The exercise: What follows is a listing; give it again exactly, in its entirety.
#### Supplied data
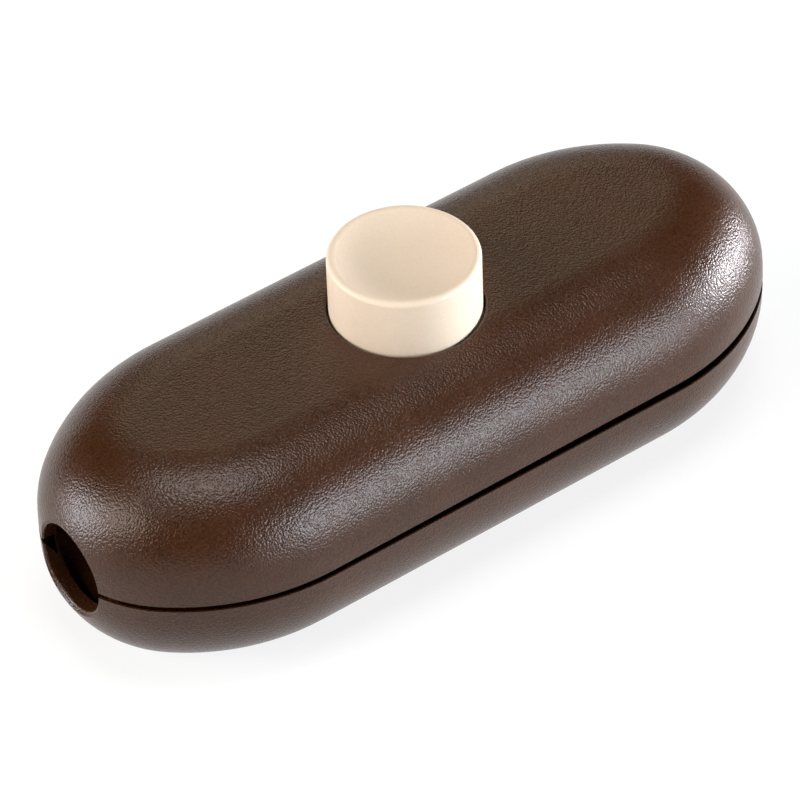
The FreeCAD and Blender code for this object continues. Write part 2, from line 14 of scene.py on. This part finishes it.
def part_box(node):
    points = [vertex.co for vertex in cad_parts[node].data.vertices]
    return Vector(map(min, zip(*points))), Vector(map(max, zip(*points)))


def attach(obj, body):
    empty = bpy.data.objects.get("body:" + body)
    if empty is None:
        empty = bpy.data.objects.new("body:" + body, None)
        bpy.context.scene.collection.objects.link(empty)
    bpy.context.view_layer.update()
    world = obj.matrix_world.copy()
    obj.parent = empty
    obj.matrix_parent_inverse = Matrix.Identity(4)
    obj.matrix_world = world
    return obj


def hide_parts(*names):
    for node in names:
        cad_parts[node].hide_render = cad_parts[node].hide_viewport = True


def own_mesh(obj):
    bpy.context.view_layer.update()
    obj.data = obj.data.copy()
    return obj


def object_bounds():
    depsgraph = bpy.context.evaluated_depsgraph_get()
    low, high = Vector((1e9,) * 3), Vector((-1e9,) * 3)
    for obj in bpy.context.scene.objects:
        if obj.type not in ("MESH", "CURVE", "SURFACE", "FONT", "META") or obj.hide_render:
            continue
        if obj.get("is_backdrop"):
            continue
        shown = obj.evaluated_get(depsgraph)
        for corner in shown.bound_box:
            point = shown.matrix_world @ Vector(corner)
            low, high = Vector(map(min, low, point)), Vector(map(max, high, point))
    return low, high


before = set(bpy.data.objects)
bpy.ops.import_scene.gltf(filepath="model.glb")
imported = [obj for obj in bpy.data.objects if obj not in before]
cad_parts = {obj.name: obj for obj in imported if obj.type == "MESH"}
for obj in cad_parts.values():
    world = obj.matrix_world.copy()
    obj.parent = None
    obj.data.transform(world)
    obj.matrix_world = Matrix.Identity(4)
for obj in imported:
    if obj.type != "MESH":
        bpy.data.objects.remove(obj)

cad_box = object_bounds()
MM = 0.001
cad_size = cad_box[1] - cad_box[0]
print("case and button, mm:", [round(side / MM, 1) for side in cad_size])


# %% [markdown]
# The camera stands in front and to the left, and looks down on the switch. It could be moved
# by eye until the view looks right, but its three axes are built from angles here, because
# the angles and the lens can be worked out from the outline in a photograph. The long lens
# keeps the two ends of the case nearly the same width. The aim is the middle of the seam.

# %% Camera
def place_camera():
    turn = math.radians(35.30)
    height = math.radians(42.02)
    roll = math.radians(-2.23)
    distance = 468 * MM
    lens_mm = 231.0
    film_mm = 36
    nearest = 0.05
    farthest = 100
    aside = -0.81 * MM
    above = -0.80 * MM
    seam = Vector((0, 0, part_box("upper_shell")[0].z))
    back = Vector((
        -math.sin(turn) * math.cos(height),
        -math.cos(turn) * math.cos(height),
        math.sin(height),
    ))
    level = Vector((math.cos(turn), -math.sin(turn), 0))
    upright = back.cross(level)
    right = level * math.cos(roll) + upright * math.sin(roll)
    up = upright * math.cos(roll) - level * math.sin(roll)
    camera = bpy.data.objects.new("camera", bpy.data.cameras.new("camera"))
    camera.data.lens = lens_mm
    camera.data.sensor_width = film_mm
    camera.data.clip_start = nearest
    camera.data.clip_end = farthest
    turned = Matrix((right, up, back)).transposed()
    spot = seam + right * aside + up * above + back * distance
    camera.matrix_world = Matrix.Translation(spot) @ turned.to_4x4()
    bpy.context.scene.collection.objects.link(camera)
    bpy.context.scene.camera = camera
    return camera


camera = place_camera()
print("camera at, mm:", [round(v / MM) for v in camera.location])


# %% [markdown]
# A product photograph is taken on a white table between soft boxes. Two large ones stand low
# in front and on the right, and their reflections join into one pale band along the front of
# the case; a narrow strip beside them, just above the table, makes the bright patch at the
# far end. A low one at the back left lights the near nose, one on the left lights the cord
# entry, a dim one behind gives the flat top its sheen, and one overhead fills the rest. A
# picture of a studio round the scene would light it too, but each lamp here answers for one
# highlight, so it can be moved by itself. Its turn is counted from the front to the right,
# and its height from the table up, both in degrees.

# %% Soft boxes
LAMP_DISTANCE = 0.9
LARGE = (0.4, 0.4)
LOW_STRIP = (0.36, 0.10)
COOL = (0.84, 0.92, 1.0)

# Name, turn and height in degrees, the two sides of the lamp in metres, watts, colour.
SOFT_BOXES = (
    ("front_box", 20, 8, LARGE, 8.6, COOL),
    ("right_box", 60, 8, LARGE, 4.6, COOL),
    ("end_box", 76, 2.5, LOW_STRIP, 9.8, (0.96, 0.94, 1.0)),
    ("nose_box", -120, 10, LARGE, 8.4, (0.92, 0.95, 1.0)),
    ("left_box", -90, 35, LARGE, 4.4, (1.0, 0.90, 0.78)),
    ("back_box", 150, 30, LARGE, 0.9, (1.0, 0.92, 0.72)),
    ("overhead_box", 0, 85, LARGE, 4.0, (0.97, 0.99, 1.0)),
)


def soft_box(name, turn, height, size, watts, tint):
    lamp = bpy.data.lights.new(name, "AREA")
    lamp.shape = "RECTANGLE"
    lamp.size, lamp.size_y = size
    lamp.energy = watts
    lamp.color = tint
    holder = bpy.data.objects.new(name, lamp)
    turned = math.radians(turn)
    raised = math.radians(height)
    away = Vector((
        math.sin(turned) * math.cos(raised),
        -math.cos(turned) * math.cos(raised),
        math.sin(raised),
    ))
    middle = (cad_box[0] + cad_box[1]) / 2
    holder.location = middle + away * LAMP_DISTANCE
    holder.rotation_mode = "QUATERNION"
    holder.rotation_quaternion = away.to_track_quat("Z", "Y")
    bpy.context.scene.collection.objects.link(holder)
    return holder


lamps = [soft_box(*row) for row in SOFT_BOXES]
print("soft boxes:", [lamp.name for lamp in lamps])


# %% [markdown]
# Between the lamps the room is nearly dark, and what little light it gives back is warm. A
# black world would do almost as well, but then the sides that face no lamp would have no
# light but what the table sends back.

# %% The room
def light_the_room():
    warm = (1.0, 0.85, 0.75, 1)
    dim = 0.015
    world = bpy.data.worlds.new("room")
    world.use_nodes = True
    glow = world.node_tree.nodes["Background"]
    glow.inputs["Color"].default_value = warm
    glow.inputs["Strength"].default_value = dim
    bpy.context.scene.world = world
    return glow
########
Solution for this exercise:
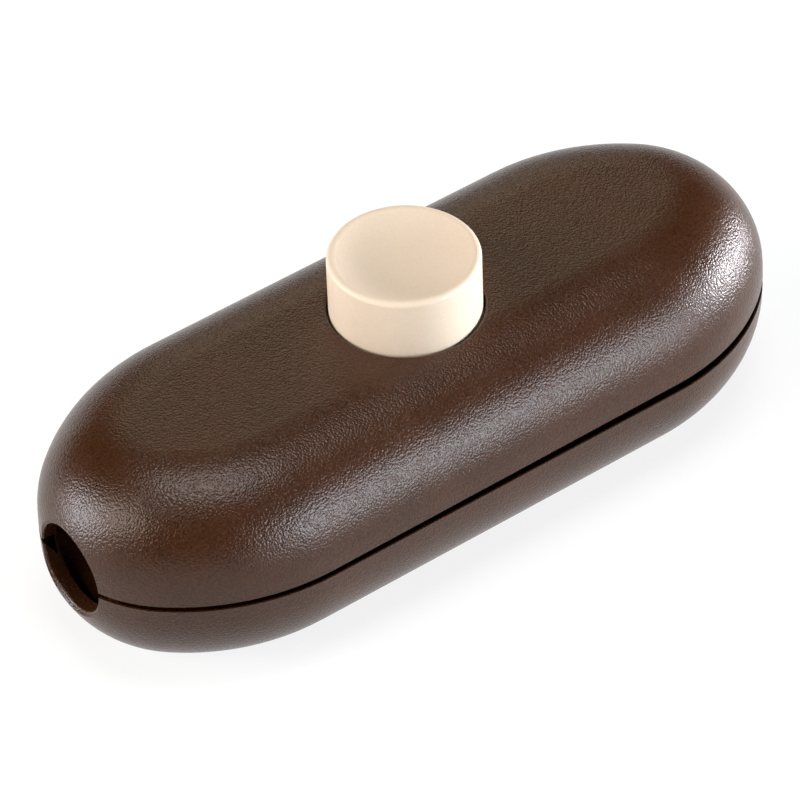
The FreeCAD and Blender code for this object continues. Write part 2, from line 14 of scene.py on. This part finishes it.
def part_box(node):
    points = [vertex.co for vertex in cad_parts[node].data.vertices]
    return Vector(map(min, zip(*points))), Vector(map(max, zip(*points)))


def attach(obj, body):
    empty = bpy.data.objects.get("body:" + body)
    if empty is None:
        empty = bpy.data.objects.new("body:" + body, None)
        bpy.context.scene.collection.objects.link(empty)
    bpy.context.view_layer.update()
    world = obj.matrix_world.copy()
    obj.parent = empty
    obj.matrix_parent_inverse = Matrix.Identity(4)
    obj.matrix_world = world
    return obj


def hide_parts(*names):
    for node in names:
        cad_parts[node].hide_render = cad_parts[node].hide_viewport = True


def own_mesh(obj):
    bpy.context.view_layer.update()
    obj.data = obj.data.copy()
    return obj


def object_bounds():
    depsgraph = bpy.context.evaluated_depsgraph_get()
    low, high = Vector((1e9,) * 3), Vector((-1e9,) * 3)
    for obj in bpy.context.scene.objects:
        if obj.type not in ("MESH", "CURVE", "SURFACE", "FONT", "META") or obj.hide_render:
            continue
        if obj.get("is_backdrop"):
            continue
        shown = obj.evaluated_get(depsgraph)
        for corner in shown.bound_box:
            point = shown.matrix_world @ Vector(corner)
            low, high = Vector(map(min, low, point)), Vector(map(max, high, point))
    return low, high


before = set(bpy.data.objects)
bpy.ops.import_scene.gltf(filepath="model.glb")
imported = [obj for obj in bpy.data.objects if obj not in before]
cad_parts = {obj.name: obj for obj in imported if obj.type == "MESH"}
for obj in cad_parts.values():
    world = obj.matrix_world.copy()
    obj.parent = None
    obj.data.transform(world)
    obj.matrix_world = Matrix.Identity(4)
for obj in imported:
    if obj.type != "MESH":
        bpy.data.objects.remove(obj)

cad_box = object_bounds()
MM = 0.001
cad_size = cad_box[1] - cad_box[0]
print("case and button, mm:", [round(side / MM, 1) for side in cad_size])


# %% [markdown]
# The camera stands in front and to the left, and looks down on the switch. It could be moved
# by eye until the view looks right, but its three axes are built from angles here, because
# the angles and the lens can be worked out from the outline in a photograph. The long lens
# keeps the two ends of the case nearly the same width. The aim is the middle of the seam.

# %% Camera
def place_camera():
    turn = math.radians(35.30)
    height = math.radians(42.02)
    roll = math.radians(-2.23)
    distance = 468 * MM
    lens_mm = 231.0
    film_mm = 36
    nearest = 0.05
    farthest = 100
    aside = -0.81 * MM
    above = -0.80 * MM
    seam = Vector((0, 0, part_box("upper_shell")[0].z))
    back = Vector((
        -math.sin(turn) * math.cos(height),
        -math.cos(turn) * math.cos(height),
        math.sin(height),
    ))
    level = Vector((math.cos(turn), -math.sin(turn), 0))
    upright = back.cross(level)
    right = level * math.cos(roll) + upright * math.sin(roll)
    up = upright * math.cos(roll) - level * math.sin(roll)
    camera = bpy.data.objects.new("camera", bpy.data.cameras.new("camera"))
    camera.data.lens = lens_mm
    camera.data.sensor_width = film_mm
    camera.data.clip_start = nearest
    camera.data.clip_end = farthest
    turned = Matrix((right, up, back)).transposed()
    spot = seam + right * aside + up * above + back * distance
    camera.matrix_world = Matrix.Translation(spot) @ turned.to_4x4()
    bpy.context.scene.collection.objects.link(camera)
    bpy.context.scene.camera = camera
    return camera


camera = place_camera()
print("camera at, mm:", [round(v / MM) for v in camera.location])


# %% [markdown]
# A product photograph is taken on a white table between soft boxes. Two large ones stand low
# in front and on the right, and their reflections join into one pale band along the front of
# the case; a narrow strip beside them, just above the table, makes the bright patch at the
# far end. A low one at the back left lights the near nose, one on the left lights the cord
# entry, a dim one behind gives the flat top its sheen, and one overhead fills the rest. A
# picture of a studio round the scene would light it too, but each lamp here answers for one
# highlight, so it can be moved by itself. Its turn is counted from the front to the right,
# and its height from the table up, both in degrees.

# %% Soft boxes
LAMP_DISTANCE = 0.9
LARGE = (0.4, 0.4)
LOW_STRIP = (0.36, 0.10)
COOL = (0.84, 0.92, 1.0)

# Name, turn and height in degrees, the two sides of the lamp in metres, watts, colour.
SOFT_BOXES = (
    ("front_box", 20, 8, LARGE, 8.6, COOL),
    ("right_box", 60, 8, LARGE, 4.6, COOL),
    ("end_box", 76, 2.5, LOW_STRIP, 9.8, (0.96, 0.94, 1.0)),
    ("nose_box", -120, 10, LARGE, 8.4, (0.92, 0.95, 1.0)),
    ("left_box", -90, 35, LARGE, 4.4, (1.0, 0.90, 0.78)),
    ("back_box", 150, 30, LARGE, 0.9, (1.0, 0.92, 0.72)),
    ("overhead_box", 0, 85, LARGE, 4.0, (0.97, 0.99, 1.0)),
)


def soft_box(name, turn, height, size, watts, tint):
    lamp = bpy.data.lights.new(name, "AREA")
    lamp.shape = "RECTANGLE"
    lamp.size, lamp.size_y = size
    lamp.energy = watts
    lamp.color = tint
    holder = bpy.data.objects.new(name, lamp)
    turned = math.radians(turn)
    raised = math.radians(height)
    away = Vector((
        math.sin(turned) * math.cos(raised),
        -math.cos(turned) * math.cos(raised),
        math.sin(raised),
    ))
    middle = (cad_box[0] + cad_box[1]) / 2
    holder.location = middle + away * LAMP_DISTANCE
    holder.rotation_mode = "QUATERNION"
    holder.rotation_quaternion = away.to_track_quat("Z", "Y")
    bpy.context.scene.collection.objects.link(holder)
    return holder


lamps = [soft_box(*row) for row in SOFT_BOXES]
print("soft boxes:", [lamp.name for lamp in lamps])


# %% [markdown]
# Between the lamps the room is nearly dark, and what little light it gives back is warm. A
# black world would do almost as well, but then the sides that face no lamp would have no
# light but what the table sends back.

# %% The room
def light_the_room():
    warm = (1.0, 0.85, 0.75, 1)
    dim = 0.015
    world = bpy.data.worlds.new("room")
    world.use_nodes = True
    glow = world.node_tree.nodes["Background"]
    glow.inputs["Color"].default_value = warm
    glow.inputs["Strength"].default_value = dim
    bpy.context.scene.world = world
    return glow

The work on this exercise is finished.